Marishka33
Marishka33

Reputation: 21

Find leading 1s in the binary number

everyone,

I am new in C and I try to understand the work with bytes, binary numbers and another important thing for the beginner.

I hope someone can push me in the right direction here.

For example, I have a 32- bits number 11000000 10101000 00000101 0000000 (3232236800). I also assigned each part of this number to separate variables as a=11000000 (192), b = 10101000 (168), c =00000101 (5) d = 0000000 (0). I am not sure if I really need this.
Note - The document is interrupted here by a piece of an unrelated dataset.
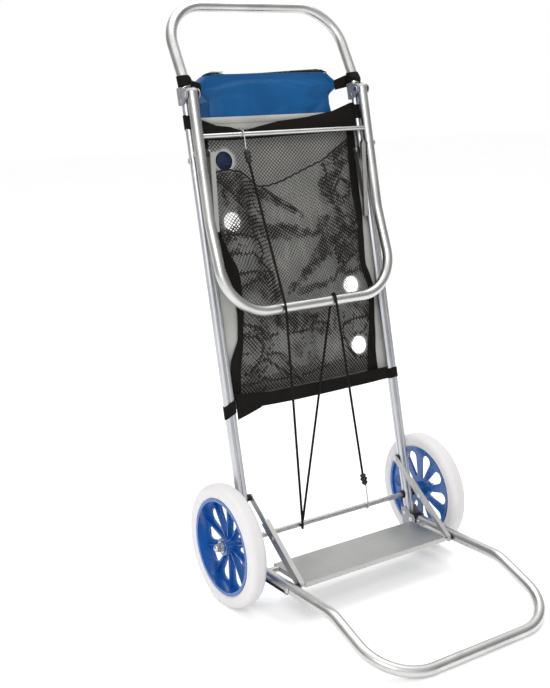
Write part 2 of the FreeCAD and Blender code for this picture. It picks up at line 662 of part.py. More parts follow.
# ---- the whole trolley --------------------------------------------------------
def save_frame():
    both("rail", lean(make_rail()))
    save("handle", lean(make_handle()))
    pair("handle_joiners", lean(make_joiner()))
    pair("rail_end_caps", lean(make_end_cap()))
    pair("top_brackets", lean(make_bracket(921.0, 955.0, LEG_PIVOT_S, LEG_PIVOT_N, 10.0, 930.0)))
    pair("foot_brackets", lean(make_bracket(-16.0, 22.0, FOOT_PIVOT_S, FOOT_PIVOT_N, 12.0, 10.0)))
    rivets = [make_headed_pin(0, s, 2.95, CHEEK_IN - CHEEK, CHEEK_OUT + CHEEK, 4.6, 1.4) for s in (10.0, 930.0)]
    pair("bracket_rivets", *[lean(r) for r in rivets])
    pins = [make_headed_pin(-n, s, PIN_R, CHEEK_IN - CHEEK, CHEEK_OUT + CHEEK, 6.5, 2.0)
            for s, n in ((LEG_PIVOT_S, LEG_PIVOT_N), (FOOT_PIVOT_S, FOOT_PIVOT_N))]
    pair("pivot_pins", *[lean(p) for p in pins])
    washers = []
    for s, n in ((LEG_PIVOT_S, LEG_PIVOT_N), (FOOT_PIVOT_S, FOOT_PIVOT_N)):
        for x in (CHEEK_IN + 0.1, CHEEK_OUT - 1.3):
            washers.append(lean(rod(x, x + 1.2, -n, s, 7.5, PIN_R + 0.1)))
    pair("pivot_washers", *washers)


def save_wheels():
    save("axle", make_axle())
    pair("axle_grommets", rod(189.5, RAIL_X - 12.1, AXLE_Y, WHEEL_R, 9.0, AXLE_R + 0.1))
    pair("wheel_spacers", rod(RAIL_X + 12.1, WHEEL_X - 22.0, AXLE_Y, WHEEL_R, 8.0, AXLE_R + 0.1))
    big = rod(WHEEL_X + 12.9, WHEEL_X + 14.7, AXLE_Y, WHEEL_R, 11.5, AXLE_R + 0.1)
    small = rod(WHEEL_X + 14.8, WHEEL_X + 16.8, AXLE_Y, WHEEL_R, 9.5, AXLE_R + 0.1)
    pair("axle_washers", big, small)
    pair("cap_nuts", make_cap_nut())
    both("tyre", make_tyre())
    both("hub", make_hub())
    both("hub_bush", make_bush())


def save_leg():
    """Save the leg and its braces, and return the fixed pin and spacer on the rail."""
    save("leg_tube", lean(make_leg()))
    pair("leg_end_caps", lean(make_leg_cap()))
    spreader = rod(-RAIL_X + 4, RAIL_X - 4, -LEG_N, SPREADER_S, SPREADER_R, SPREADER_R - SPREADER_WALL)
    save("leg_spreader_rod", lean(spreader))
    a = (-LEG_N, LEG_BRACE_A)
    b = (0.0, LEG_BRACE_B)
    c = leg_elbow()
    both("leg_brace_channel", lean(along(a, c, CHANNEL_X, channel_brace(math.dist(a, c), LEG_BRACE_TAIL, 1))))
    both("leg_brace_strap", lean(along(b, c, STRAP_X, strap_brace(LEG_STRAP_LENGTH))))
    tube_half, channel_half = split_tube_pin(a)
    pair("leg_brace_tube_pins", lean(tube_half))
    pair("leg_brace_tube_spacers", lean(tube_spacer(a)))
    pair("leg_brace_channel_studs", lean(channel_half))
    pair("leg_brace_elbow_pins", lean(whole_elbow(c)))
    return lean(whole_rail_pin(b)), lean(rail_spacer(b))


def leg_elbow():
    """Elbow pin of the leg brace when the leg is folded, as (y, z) in the rail frame."""
    a, b, pivot = V(0, -LEG_N, LEG_BRACE_A), V(0, 0, LEG_BRACE_B), V(0, -LEG_PIVOT_N, LEG_PIVOT_S)
    turn = FreeCAD.Rotation(V(-1, 0, 0), LEG_OPEN)
    opened = pivot + turn.multVec(a - pivot)
    channel = (opened - b).Length - LEG_STRAP_LENGTH
    gap = (a - b).Length
    x = (LEG_STRAP_LENGTH ** 2 - channel ** 2 + gap ** 2) / (2 * gap)
    h = math.sqrt(LEG_STRAP_LENGTH ** 2 - x ** 2)
    u = (a - b).normalize()
    elbow = b + u * x + V(0, u.z, -u.y) * h
    other = b + u * x - V(0, u.z, -u.y) * h
    low = min((elbow, other), key=lambda p: p.z)
    return low.y, low.z


def save_foot():
    """Save the foot and its braces, and return the fixed pin and spacer on the rail."""
    save("foot_tube", make_foot())
    pair("foot_plugs", make_foot_plug())
    save("foot_tray", make_tray())
    pair("foot_rub_strips", make_rub_strip())
    a = (PIVOT_Y - FOOT_BRACE_A, PIVOT_Z)
    b = world(FOOT_BRACE_B, 0.0)
    c = tuple(b[i] + (a[i] - b[i]) * FOOT_BRACE_SPLIT for i in (0, 1))
    both("foot_brace_channel", along(a, c, CHANNEL_X, channel_brace(math.dist(a, c), FOOT_BRACE_TAIL, -1)))
    both("foot_brace_strap", along(b, c, STRAP_X, strap_brace(math.dist(b, c))))
    pin, sleeve = tube_pin(a)
    pair("foot_brace_tube_pins", pin)
    pair("foot_brace_tube_spacers", sleeve)
    rail_half, strap_half = split_rail_pin(b)
    pair("foot_brace_strap_pins", whole_elbow(c), strap_half)
    bolts = []
    rear = PIVOT_Y - TRAY_REAR - TRAY_BOLT_IN
    for y, end in ((a[0], WEB_IN - 2.1), (rear, RAIL_X + TUBE_R + 0.4)):
        bolts.append(rod(TRAY_HALF - TRAY_T - 2.0, end, y, PIVOT_Z, TRAY_BOLT_R))
    bolts.append(rod(TRAY_HALF + 0.1, RAIL_X - TUBE_R - 0.1, rear, PIVOT_Z, 6.0, TRAY_BOLT_R + 0.1))
    pair("tray_bolts", *bolts)
    return rail_half, rail_spacer(b)


def save_soft():
    save("table_cloth", lean(make_panel()))
    hems = [box(-190, 190, -PANEL_N - 0.8, -PANEL_N, s, s + 11.0) for s in (PANEL_S[0], PANEL_S[1] - 11.0)]
    keder = box(RAIL_X - 0.8, RAIL_X + 0.8, 5.2, -PANEL_N, LOW_BAND_S[1] + 4.0, TOP_BAND_S[0] - 4.0)
    pair("cloth_keders", lean(keder))
    rings = [make_cup_ring(x, s) for x, s in CUPS]
    save("cloth_trim", *[lean(h) for h in hems + rings])
    save("mesh_bag", lean(make_bag()))
    save("bag_bands", lean(make_band(*TOP_BAND_S)), lean(make_band(*LOW_BAND_S)))
    save("cooler", lean(make_cooler()))
    top = COOLER_S[1]
    save("zip_tape", lean(box(-140.0, 140.0, 20.0, 32.0, top + 0.1, top + 1.2)))
    save("zip_slider", lean(make_zip_slider()))
    pair("cooler_straps", lean(make_cooler_strap()))
    cord, upper, lower, knob_up, knob_low = make_bungee()
    save("bungee_cord", lean(cord))
    save("bungee_hook_upper", lean(upper))
    save("bungee_hook_lower", lean(lower))
    save("bungee_knob_upper", lean(knob_up))
    save("bungee_knob_lower", lean(knob_low))


save_frame()
save_wheels()
leg_pin, leg_spacer = save_leg()
foot_pin, foot_spacer = save_foot()
pair("brace_rail_pins", leg_pin, foot_pin)
pair("brace_rail_spacers", leg_spacer, foot_spacer)
save_soft()
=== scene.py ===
"""Looks of the folding beach trolley: camera, cord, materials, cloth, net, cooler and webbing.

Lengths are metres. Places on the leaning frame are given as (x, s, n): x sideways,
s along the rails from their own origin, and n in front of the rails' centre plane.
"""
import json
import math

import bpy
from mathutils import Matrix, Vector, noise


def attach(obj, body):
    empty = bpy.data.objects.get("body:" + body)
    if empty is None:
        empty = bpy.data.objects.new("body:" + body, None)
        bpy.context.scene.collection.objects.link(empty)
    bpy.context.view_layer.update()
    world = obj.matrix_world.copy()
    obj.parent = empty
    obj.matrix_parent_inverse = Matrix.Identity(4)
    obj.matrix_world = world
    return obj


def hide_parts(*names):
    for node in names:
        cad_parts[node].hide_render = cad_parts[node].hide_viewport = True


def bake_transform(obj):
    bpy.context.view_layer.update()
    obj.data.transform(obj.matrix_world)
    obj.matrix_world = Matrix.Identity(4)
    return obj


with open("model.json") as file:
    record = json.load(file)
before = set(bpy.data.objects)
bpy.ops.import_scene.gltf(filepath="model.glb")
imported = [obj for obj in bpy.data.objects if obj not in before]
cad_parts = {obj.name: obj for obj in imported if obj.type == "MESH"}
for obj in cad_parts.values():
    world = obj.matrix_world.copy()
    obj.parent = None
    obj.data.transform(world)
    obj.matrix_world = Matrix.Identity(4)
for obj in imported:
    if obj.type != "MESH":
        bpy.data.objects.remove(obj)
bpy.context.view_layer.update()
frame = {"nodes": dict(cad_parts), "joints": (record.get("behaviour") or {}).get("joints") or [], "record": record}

# ---- driving sizes ------------------------------------------------------------
TILT = math.radians(11.0)
AXLE_S = 0.050
RAIL_X = 0.207
LOBE_X = 0.0045
LOBE_R = 0.0075
TUBE_R = 0.011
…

Is there any way to find the last 1 in the number and use this location to calculate the number of leading 1s?

Thank you for help!

Upvotes: 0

Views: 1474

Answers (2)

Danny
Danny

Reputation: 114

Sorry I am not a C expert, but here's the Python code I came up with:

num_ones = 0
while integer > 0:
    if integer % 2 == 1:
        num_ones += 1
    else:
        num_ones = 0
    integer = integer >> 1

Basically, I count the number of continuous 1's by bit shifting the given integer. A zero would reset the counter.

Upvotes: 0

Yunnosch
Yunnosch

Reputation: 26703

You can determine the bitposition of the first leading 1 by this formula:

floor(ln(number)/ln(2))

Where "floor()" means rounding down.
For counting the number of consecutive leading ones (if I get the second part of your question correctly) I can only imagine a loop.

Note 1:
The formula is the math formula for "logarithm of number on the base of 2".
The same works with log10(). Basically you can use any logarithm (i.e. to any base) this way to adapt to a different base.

Note 2:
It is of course questionable whether this formula is more efficient than search from MSB downwards with a loop. It could be with good FPU support. It probably is not for 8bit values. Double check in case you are out to speed optimise.